I asked it a week ago in the entry below and I'll ask again: can someone please tell me, where is the socialist that is supposed to be inhabiting the White House for the next fours years? Not only did Obama pack his original stimulus proposal with tax breaks amounting to 40% of the total cost, but word is he's willing to include even more tax breaks to win over some straggling dissenting Republicans. But that won't stop the lunatic right from fanning the flames of fear with that "S" word, and unfortunately the fools that comprise their base will just unquestionably take it as gospel...
My two favorite progressive radio shows are hosted by Thom Hartmann and Ron Reagan Jr. John Harris of Politico was recently on Reagan Jr.'s show to discuss an article he co-wrote and he made a comparison between invading Iraq and Obama's fiscal stimulus proposal.

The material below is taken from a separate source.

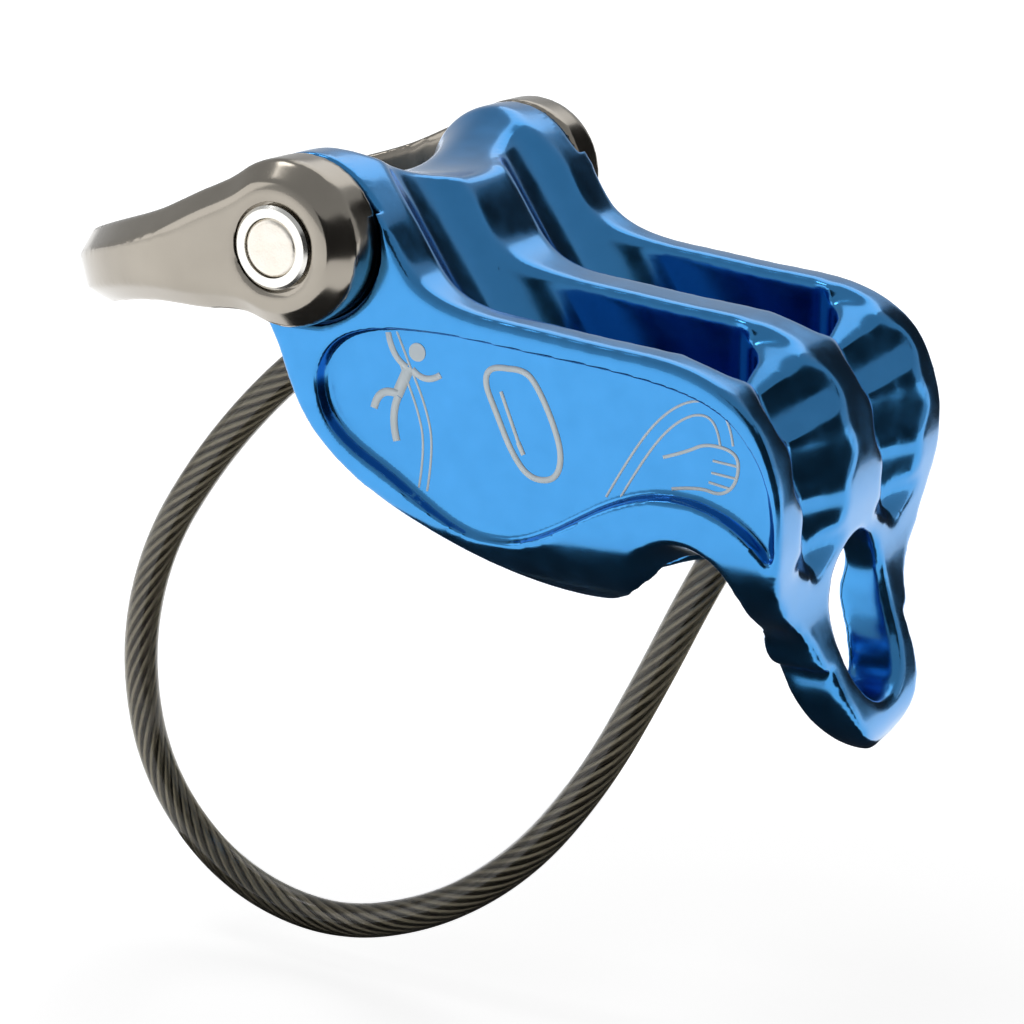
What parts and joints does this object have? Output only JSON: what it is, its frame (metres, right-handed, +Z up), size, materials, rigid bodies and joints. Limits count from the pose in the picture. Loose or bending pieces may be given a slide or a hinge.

He claims beware of the herd instinct as it was wrong when Bush pushed for the invasion of Iraq and it may be wrong again when it comes to spending nearly $1 trillion in hopes of averting an economic depression. The two couldn't be more different. Prior to invading Iraq, there were several experts warning against it (but were either ignored or told to revise their intel/thinking), we were told it was going to be quick and cheap, we were told it had something to do with 9/11. As for the stimulus package, many top economists (experts) believe that this move is the right one and the alternative facing us if it's defeated is much more real when it comes to adverse ramifications than anything that was ever verifiable when it came to an Iraqi threat. The comparison is absurd.
More and more trees are dying due to global warming. Meanwhile, in late October it was reported that Bush/Cheney were rushing to have power-plant pollution rules relaxed. Let's hope we can recover from all the damage wrought by these irresponsible, craven clowns. Thankfully, this just in, Obama will let states decide when it comes to emission standards; recall Bush was for states rights on many things -- but not air pollution (he wanted to insure all 50 states had bad air).

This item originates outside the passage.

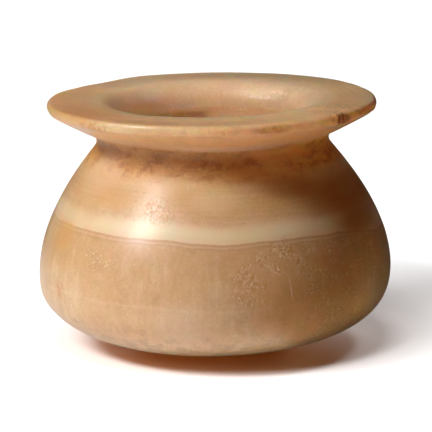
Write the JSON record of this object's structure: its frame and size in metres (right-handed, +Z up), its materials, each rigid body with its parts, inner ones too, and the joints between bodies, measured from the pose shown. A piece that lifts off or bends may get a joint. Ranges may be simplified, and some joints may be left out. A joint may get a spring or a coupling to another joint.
{
  "type": "alabaster vessel",
  "caption": "Squat hollow stone jar with a broad flat disc rim, grooved neck, sloping shoulder and low full belly; it stands on a small flat under its domed base.",
  "frame": {"origin": "middle of the underside, on the surface the jar stands on", "axes": "+Z up; the jar leans by 0.95 degrees towards -X; the side with the long scratches faces -Y"},
  "size_m": [0.1161, 0.116, 0.0847],
  "materials": {
    "travertine": "honey and tan banded calcite, slightly translucent, worn to a low polish, with stains, pits and scratches"
  },
  "bodies": {
    "root": {"vessel": "travertine"}
  },
  "joints": []
}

In today's NY Times magazine, there's a brief interview with former SEC chief, Arthur Levitt. Wow, in my humble opinion, it's all quite embarrassing. When asked if he has modified his spending habits given the dismal economic environment, Levitt says, "Yes. I canceled a vacation to the Far East that I had planned for the spring. I don’t feel right about spending large sums of money in this environment." That's nice, he doesn't feel "right" about it -- I guess meaning it would look bad. It's safe to say that Levitt is worth many millions, many. I wonder what he decided on instead for a vacation spot... As for Madoff, when asked why the SEC under his watch did not catch this longtime schemer, Levitt says, "Bernie Madoff was simply not on our screen." What can you say? Incompetence did not just occur in the last eight years.
UPDATE: At InTrade, odds of the U.S. entering into a depression (not recession, a depression) is up to 65%.